Einen Imageschub sollte dagegen der 1982 vorgestellte Volvo 360 mit leistungsstarkem 2,0-Liter-Motor bringen, zumal es ihn auch als repräsentativere Stufenhecklimousine gab. Noch wichtigerfürs Prestige waren nur die motorsportlichen Siege, die der Volvo 360 in Europa und Australien erntete. Sogar eine Weltrekordfahrt war darunter: Auf dem Göteborger Flughafen Landvetter erreichte 1978 der Volvo (343) XD-1 mit Dieselmotor von Volkswagen zwischen startenden und landenden Linienjets 211 km/h – Dieselbestwert in der Klasse bis zwei Liter Hubraum. Sport auf der Straße gab es ebenfalls, etwa mit dem Volvo „R-Sport“, der es durch zwei Doppelvergaser und eine schärfere Nockenwelle auf 90 kW/123 PS Leistung brachte.

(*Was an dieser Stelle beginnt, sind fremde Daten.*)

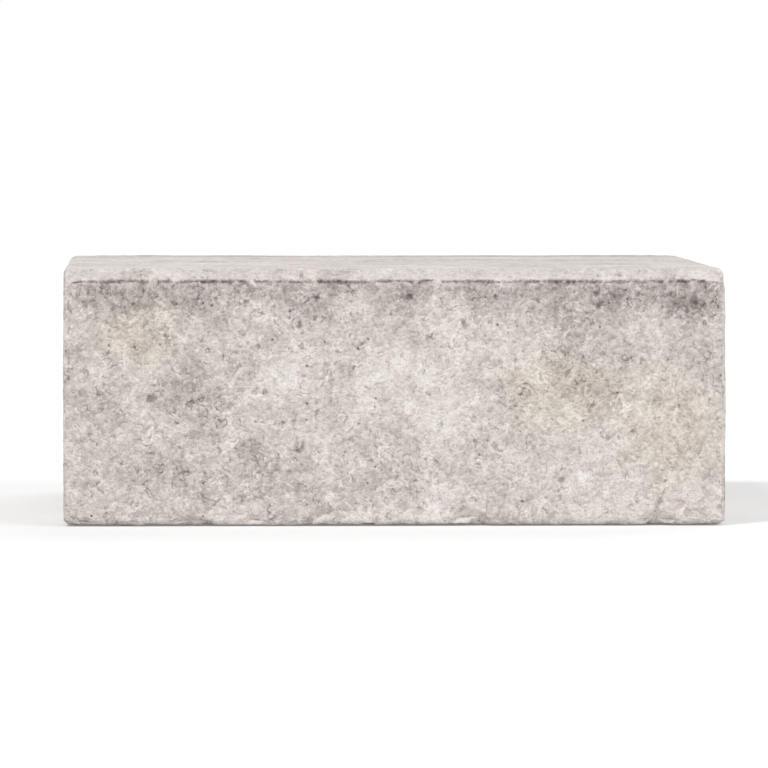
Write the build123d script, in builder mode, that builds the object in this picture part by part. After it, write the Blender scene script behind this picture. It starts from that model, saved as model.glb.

Genug, um beim Sprintduell dem Golf GTI Paroli zu bieten. Dagegen schafften es zwei Concept Cars zur Freude der Konkurrenz nicht in die Serienfertigung: Das von Marcello Gandini für die Carrozzeria Bertone gezeichnete Coupé-Concept Tundra lieferte deshalb 1979 die Blaupause für den Citroën BX und der 1978 von Fiore gebaute Volvo 343 Van ist ein früher Vorläufer des Renault Espace.

Als der Volvo 340 im Jahr 1988 mit dem Sondermodell „Millionaire“ in den Club der Produktions-Millionäre einzog, stand der nachfolgende Volvo 440 schon in den Schauräumen. So wie im richtigen Leben hält aber auch eine automobile Liebe auf den zweiten Blick oft länger, weshalb der Volvo 340 noch bis 1991 Basismodell im Volvo-Programm blieb.